序 文
循環器疾患における集中治療は当初Coronary Care Unitとして開設された.すなわち急性心筋梗塞症や狭心症などの虚血性心疾患を対象として集中治療を行う部門として発展してきた.国立循環器病研究センターでは1977年に開設され40年近くの歴史を有する.その間 急性心筋梗塞症に対しては冠動脈インターベンションによる再灌流療法が主流となり,院内死亡率は開設当時の20%から近年では数%へと劇的に減少した.さらに3つの大きな流れが近年顕著である.第一に,治療にスピードが求められるようになり,その活動は“院外へ”とひろがってきている.第二に,虚血性心疾患に限らず,心不全,動脈瘤などの血管疾患,重症不整脈など対象疾患が多様化し,Cardiovascular Care Unitへと変化してきた.第三に,重篤な症例に対しては特に,医師(内科・外科・放射線科),看護師,臨床工学技士など多職種による集学的治療(チーム医療)が重要な位置を占めるようになった.本書では,これらの変化にも対応した内容とした.

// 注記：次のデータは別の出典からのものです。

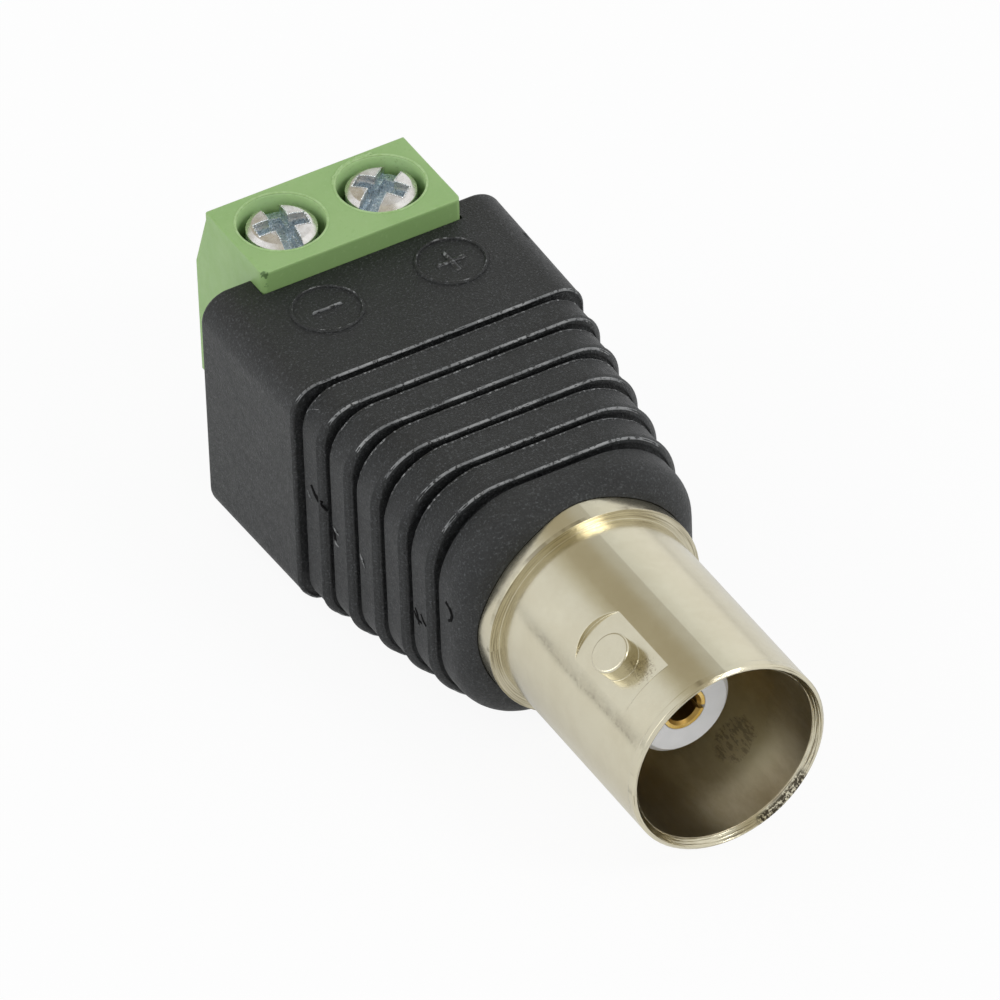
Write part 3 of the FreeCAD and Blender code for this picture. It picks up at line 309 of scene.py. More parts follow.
def green_plastic():
    """Green moulding, with painted light that makes the walls of the screw wells paler and painted shade
    that makes its front face darker.
    """
    s = Shader("green_plastic", (0.295, 0.475, 0.175), 0.42)
    s.rounded(0.06)
    cloud = s.noise(3.0, 3.0, 0.5)
    tone = s.tone(cloud, (0.290, 0.468, 0.172), (0.320, 0.496, 0.194))
    height = s.step(s.z, HOUSING_TOP - 1.34, HOUSING_TOP - 0.34)
    # Painted light: the walls of the screw wells are coloured paler.
    for x in SCREWS.values():
        away = s.length(s.math("SUBTRACT", s.x, x), s.math("SUBTRACT", s.y, SCREW_Y))
        painted_light_wall = s.times(s.step(away, WELL_RADIUS + 0.04, WELL_RADIUS + 0.01), height)
        tone = s.mix(painted_light_wall, tone, (0.50, 0.73, 0.34))
    # Painted shade: the front face below the top is coloured darker.
    below_top = s.step(s.z, HOUSING_TOP - 0.10, HOUSING_TOP - 0.18)
    front = s.times(s.step(s.y, HOUSING_FRONT + 0.035, HOUSING_FRONT - 0.025), below_top)
    tone = s.mix(s.times(front, s.shade(cloud, 0.45, 0.65)), tone, (0.15, 0.27, 0.085))
    grain = s.noise(0.22, 4.0, 0.65)
    tone = s.mix(s.times(s.step(grain, 0.56, 0.72), 0.35), tone, (0.36, 0.54, 0.24))
    tone = s.mix(s.times(s.step(grain, 0.42, 0.30), 0.30), tone, (0.22, 0.39, 0.12))
    spots = (
        ((-4.97, 12.60, 13.22), 0.17, 0.8),
        ((-4.92, 12.52, 12.62), 0.10, 0.35),
    )
    for point, radius, share in spots:
        spot = s.near(point, radius, 0.12, 0.15)
        tone = s.mix(s.times(spot, share), tone, (0.05, 0.11, 0.03))
    s.color(tone)
    s.roughness(s.shade(s.noise(0.7, 3.0), 0.36, 0.5))
    s.bump(s.noise(0.35, 3.0, 0.6), 0.008)
    s.subsurface(0.08, (0.0006, 0.0009, 0.0004))
    return s.material


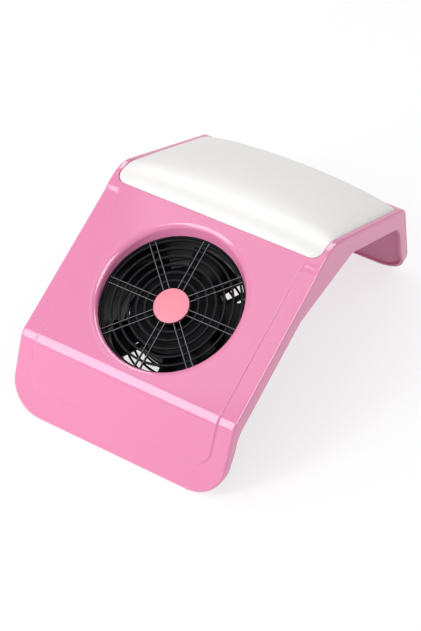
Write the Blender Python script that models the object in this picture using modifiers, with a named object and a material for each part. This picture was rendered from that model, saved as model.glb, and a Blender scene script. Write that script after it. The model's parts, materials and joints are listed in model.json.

一方 時代を超えて普遍的なもの それは疾患に対する知識と理解(理論)である.本書では,必要な情報をコンパクトにまとめると共に,実践的なポイントについてもサイドメモやピットフォールとして解説を加え,理解の助けとなるように配慮した.
最後に本書が成るにあたり大勢の執筆者にご協力をいただいた.日常の診療で忙しいなか,依頼を引き受けていただいた各位に,この場を借りてお礼を申し上げたい.